**OBJECTIVE**
In the listing below, locate the lines bearing the word "before". Copy every one of them.

>> BEGIN DATASET CONTENT

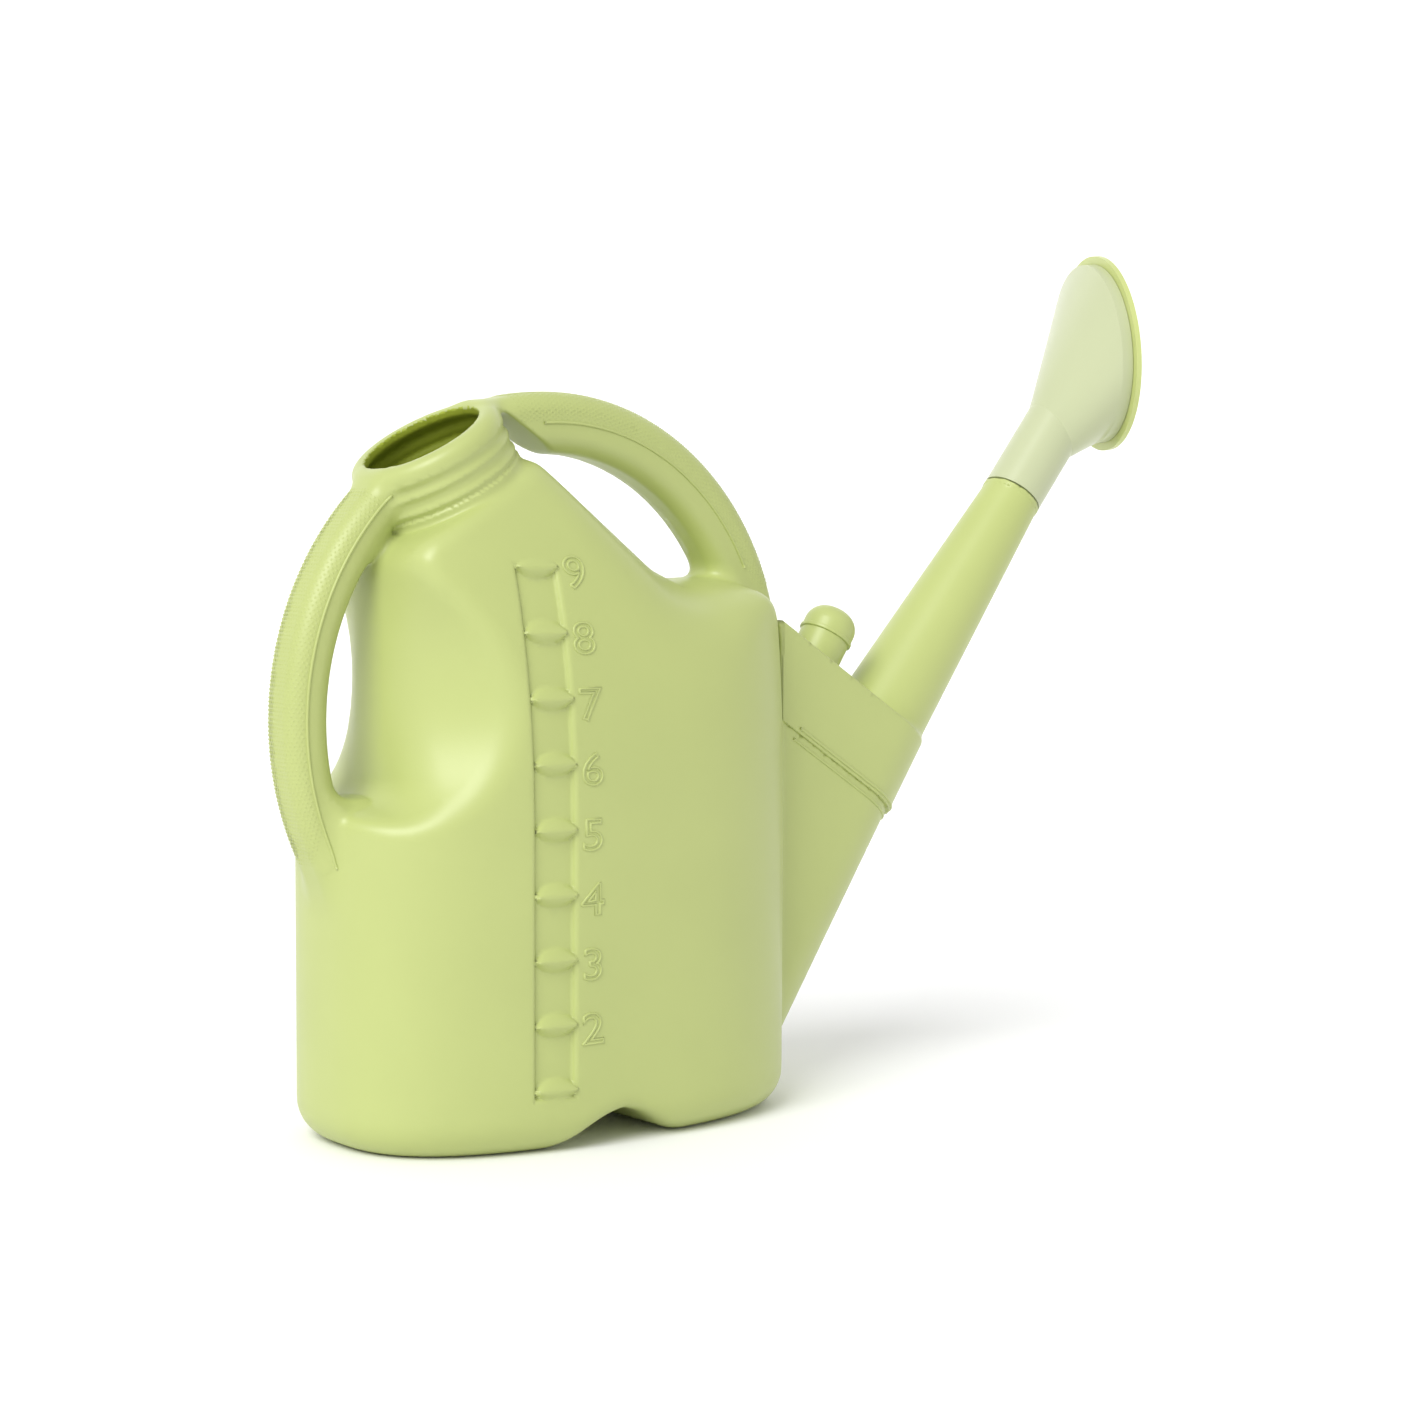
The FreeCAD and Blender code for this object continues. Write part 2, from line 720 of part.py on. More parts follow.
def make_rose_face():
    """Domed plate: rim, plug skirt and rings of jets."""
    body = doc.addObject("PartDesign::Body", "rose_face")
    body.Label = "rose_face"
    planes = {item.Role: item for item in body.Origin.OriginFeatures}
    gap = size("face_gap")
    rim = gap + size("face_rim")
    wall = size("face_wall")
    edge = size("face_radius")
    plug = size("mouth_outer") - size("rose_wall") - size("face_fit")
    dome = size("face_dome")
    crown = rim + dome
    shoulder = plug - size("face_ledge")
    sketch = body.newObject("Sketcher::SketchObject", "face_outline")
    sketch.AttachmentSupport = (planes["XZ_Plane"], [""])
    sketch.MapMode = "FlatFace"
    outer_radius = (shoulder ** 2 + dome ** 2) / (2 * dome)
    corners = [
        vec(0, crown, 0), vec(shoulder, rim, 0), vec(edge, rim, 0), vec(edge, gap, 0),
        vec(plug, gap, 0), vec(plug, -size("face_skirt"), 0),
        vec(plug - wall, -size("face_skirt"), 0), vec(plug - wall, rim - wall, 0),
        vec(0, crown - wall, 0),
    ]
    lines = []
    for start, end in zip(corners[1:-2], corners[2:-1]):
        lines.append(Part.LineSegment(start, end))
    lines.append(Part.LineSegment(corners[-1], corners[0]))
    half = math.asin(shoulder / outer_radius) / 2
    inner_radius = ((plug - wall) ** 2 + dome ** 2) / (2 * dome)
    inner_half = math.asin((plug - wall) / inner_radius) / 2
    top_arc = Part.Arc(
        corners[0],
        vec(outer_radius * math.sin(half), crown - outer_radius * (1 - math.cos(half)), 0),
        corners[1])
    inside_drop = inner_radius * (1 - math.cos(inner_half))
    bottom_arc = Part.Arc(
        corners[-2],
        vec(inner_radius * math.sin(inner_half), crown - wall - inside_drop, 0),
        corners[-1])
    for geometry in [top_arc] + lines + [bottom_arc]:
        sketch.addGeometry(geometry, False)
    rim_edge = 2
    sketch.addConstraint(Sketcher.Constraint("Vertical", rim_edge))
    revolution = body.newObject("PartDesign::Revolution", "face_dish")
    revolution.Profile = sketch
    revolution.ReferenceAxis = (sketch, ["V_Axis"])
    revolution.Angle = 360.0
    doc.recompute()
    body.Placement = face_placement()
    add_jets(body, planes)
    return body


def add_jets(body, planes):
    """Rings of jets through the dome, six more holes in each ring outward."""
    centre = body.newObject("Sketcher::SketchObject", "jet_middle_outline")
    centre.AttachmentSupport = (planes["XY_Plane"], [""])
    centre.MapMode = "FlatFace"
    centre.addGeometry(Part.Circle(vec(0, 0, 0), vec(0, 0, 1), size("jet_radius")), False)
    drill = body.newObject("PartDesign::Pocket", "jet_middle")
    drill.Profile = centre
    drill.Type = "ThroughAll"
    drill.Reversed = True
    for ring in range(1, JET_RINGS + 1):
        place = vec(ring * size("jet_pitch"), 0, 0)
        outline = body.newObject("Sketcher::SketchObject", "jet_outline_%d" % ring)
        outline.AttachmentSupport = (planes["XY_Plane"], [""])
        outline.MapMode = "FlatFace"
        outline.addGeometry(Part.Circle(place, vec(0, 0, 1), size("jet_radius")), False)
        outline.addConstraint(Sketcher.Constraint("Radius", 0, size("jet_radius")))
        outline.setExpression("Constraints[0]", "dims.jet_radius")
        jet = body.newObject("PartDesign::Pocket", "jet_%d" % ring)
        jet.Profile = outline
        jet.Type = "ThroughAll"
        jet.Reversed = True
        doc.recompute()
        pattern = body.newObject("PartDesign::PolarPattern", "jet_ring_%d" % ring)
        pattern.Originals = [jet]
        pattern.Axis = (outline, ["N_Axis"])
        pattern.Angle = 360.0
        pattern.Occurrences = 6 * ring
        body.Tip = pattern
        doc.recompute()


# ---------------------------------------------------------------- assembly

neck_envelope = filled_neck()
tank_outside = tank_solid(0.0)
tank_inside = tank_solid(size("wall"))
tank_shape = tank_outside.cut(tank_inside).cut(neck_opening()).cut(outlet_window())
shoulder_envelope = nose_prism(
    -size("shoulder_overlap"), 0, size("shoulder_height")).common(ahead_of(size("outlet_rear_x")))
gasket_shape = make_gasket()

nodes = [
    add_shape("tank_shell", largest_solid(tank_shape)),
    make_filler_neck(),
    add_shape("rear_grip", make_grip("rear", [tank_outside, neck_envelope])),
    add_shape("top_grip", make_grip("top", [tank_outside, neck_envelope])),
    add_shape("outlet_wedge", make_outlet(tank_outside)),
    add_shape("spout_gasket", gasket_shape),
    add_shape("spout_shoulder", make_shoulder(gasket_shape)),
    add_shape("spout_tube", make_tube(shoulder_envelope)),
    make_rose_post(),
    make_rose_seal(),
    add_shape("rose_body", make_rose_body()),
    make_rose_face(),
]
doc.recompute()

for item in doc.Objects:
    if "Invalid" in item.State or "Error" in item.State:
        raise RuntimeError("%s did not rebuild: %s" % (item.Label, item.State))
for node in nodes:
    if node.Shape.isNull() or not node.Shape.isValid():
        raise RuntimeError("%s has no valid shape" % node.Label)

os.makedirs("parts", exist_ok=True)
for node in nodes:
    node.Shape.exportStep("parts/%s.step" % node.Label)
    box = node.Shape.BoundBox
    print("%-16s solids %d volume %8.0f x %.1f %.1f y %.1f %.1f z %.1f %.1f" % (
        node.Label, len(node.Shape.Solids), node.Shape.Volume,
        box.XMin, box.XMax, box.YMin, box.YMax, box.ZMin, box.ZMax))
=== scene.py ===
import math

import bpy
import numpy as np
import openvdb
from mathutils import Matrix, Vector


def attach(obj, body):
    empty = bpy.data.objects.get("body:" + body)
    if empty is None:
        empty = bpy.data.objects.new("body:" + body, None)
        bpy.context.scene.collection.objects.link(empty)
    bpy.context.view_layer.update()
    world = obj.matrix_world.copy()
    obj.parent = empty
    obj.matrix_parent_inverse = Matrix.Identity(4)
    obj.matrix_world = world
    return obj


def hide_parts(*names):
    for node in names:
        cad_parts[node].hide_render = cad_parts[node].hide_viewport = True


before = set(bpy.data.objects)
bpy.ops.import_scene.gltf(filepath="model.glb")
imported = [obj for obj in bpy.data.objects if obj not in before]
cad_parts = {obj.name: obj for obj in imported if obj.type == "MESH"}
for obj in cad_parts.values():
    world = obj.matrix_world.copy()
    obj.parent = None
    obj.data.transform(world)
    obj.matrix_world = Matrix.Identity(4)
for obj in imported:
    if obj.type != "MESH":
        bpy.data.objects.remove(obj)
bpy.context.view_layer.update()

# The shape fields below are in millimetres, in the part's own frame.
MM = 0.001
TANK_HALF_LENGTH = 134.0
TANK_HALF_WIDTH = 77.5
PLAN_POWER = 2.57
FOOT_ROUND = 20.0
WALL = 2.5
LEAN_START, LEAN_HEIGHT = 158.0, 199.0
SLOPE_ANGLE = math.radians(37.7)
SLOPE_CREST, SLOPE_RISE = 322.0, 66.0
LEDGE_CREST, LEDGE_RISE = 277.5, 62.0
FRONT_ROUND = 46.0
LEDGE_START = 62.0
CHANNEL_X, CHANNEL_HALF, CHANNEL_TOP, CHANNEL_HEIGHT = -3.0, 32.0, 11.0, 18.0
NOSE_X, NOTCH_BOTTOM, NOTCH_ROUND = -107.0, 172.0, 11.0
SCOOP_RIM_X, SCOOP_RIM_Z, SCOOP_RIM_RADIUS, SCOOP_RIM_Y = -143.5, 227.0, 79.0, 71.0
SCOOP_FLOOR_X, SCOOP_FLOOR_Z, SCOOP_FLOOR_Y = -129.0, 231.0, 17.0
SCOOP_FLOOR_HALF_X, SCOOP_FLOOR_HALF_Z = 22.0, 59.0
MOUTH_X, MOUTH_Z, NECK_TILT = -74.7, 347.7, math.radians(30.0)
MOUTH_RADIUS, NECK_RADIUS, NECK_LENGTH = 30.9, 38.8, 31.8
LIP_RING_RADIUS, LIP_ROUND = 33.5, 6.5
NECK_RIDGES = (-8.5, -16.0, -24.0)
GRIP_WIDTH, GRIP_CORNER = 30.0, 10.0
REAR_GRIP = (-1.0, 210.4, 156.7, 23.2)
TOP_GRIP = (-2.0, 222.2, 148.5, 31.0)
REAR_GRIP_FRONT_X, REAR_GRIP_LOW, REAR_GRIP_BELOW_LIP = -78.0, 95.0, 3.0
TOP_GRIP_REAR_X, TOP_GRIP_BELOW_LIP, TOP_GRIP_ABOVE_SHOULDER = -45.0, 1.0, 0.5
LUG_X, LUG_Z, LUG_HALF_X, LUG_HALF_Z, LUG_HALF_Y, LUG_ROUND = -124.5, 158.0, 4.0, 9.0, 10.0, 5.5
LUG_BLEND, REAR_GRIP_BLEND, TOP_GRIP_BLEND = 4, 9, 11
OUTLET_BLEND, GRIP_ROOT_BLEND, NECK_BLEND = 5, 7, 2.5
SPOUT_PITCH = math.radians(57.0)
JOINT_RISE, OUTLET_HALF, OUTLET_NOSE = 240.0, 31.5, 106.0
SHOULDER_TOP, SHOULDER_REAR_X, SHOULDER_OVERLAP = 283.5, 118.0, 1.2
SHOULDER_GAP, SHOULDER_REAR_WALL, SPIGOT_REAR_X = 0.5, 7.5, 139.5
TIP_BEAD_PROUD, TIP_BEAD_BELOW, TIP_BEAD_HALF = 0.6, 1.4, 1.3
ROSE_SPIGOT_RADIUS, ROSE_SPIGOT_LENGTH, ROSE_SPIGOT_ROOT = 14.4, 32.0, 8.0
TIP_BORE, TIP_BORE_LENGTH = 11.0, 12.0
OUTLET_BEAD_BELOW, SHOULDER_BEAD_ABOVE = 5.0, 1.5
TUBE_BASE = (211.2, 177.7)
TUBE_TIP = (324.1, 316.8)
TUBE_BASE_RADIUS, TUBE_TIP_RADIUS = 26.8, 16.5
LITRE_PITCH = 31.7
STRIP_X, STRIP_HALF, STRIP_LOW, STRIP_HIGH, STRIP_DEPTH = -46.5, 10.5, 28.5, 285.0, 2.6
NUMERAL_X, NUMERAL_WIDEN, NUMERAL_HEIGHT, NUMERAL_DROP, NUMERAL_LINE = -32.0, 1.25, 15.5, 10.5, 0.6
DOT_PITCH, DOT_RADIUS, DOT_HEIGHT = 2.35, 0.8, 0.45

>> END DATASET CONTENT

**WRITTEN SOLUTION**
before = set(bpy.data.objects)
imported = [obj for obj in bpy.data.objects if obj not in before]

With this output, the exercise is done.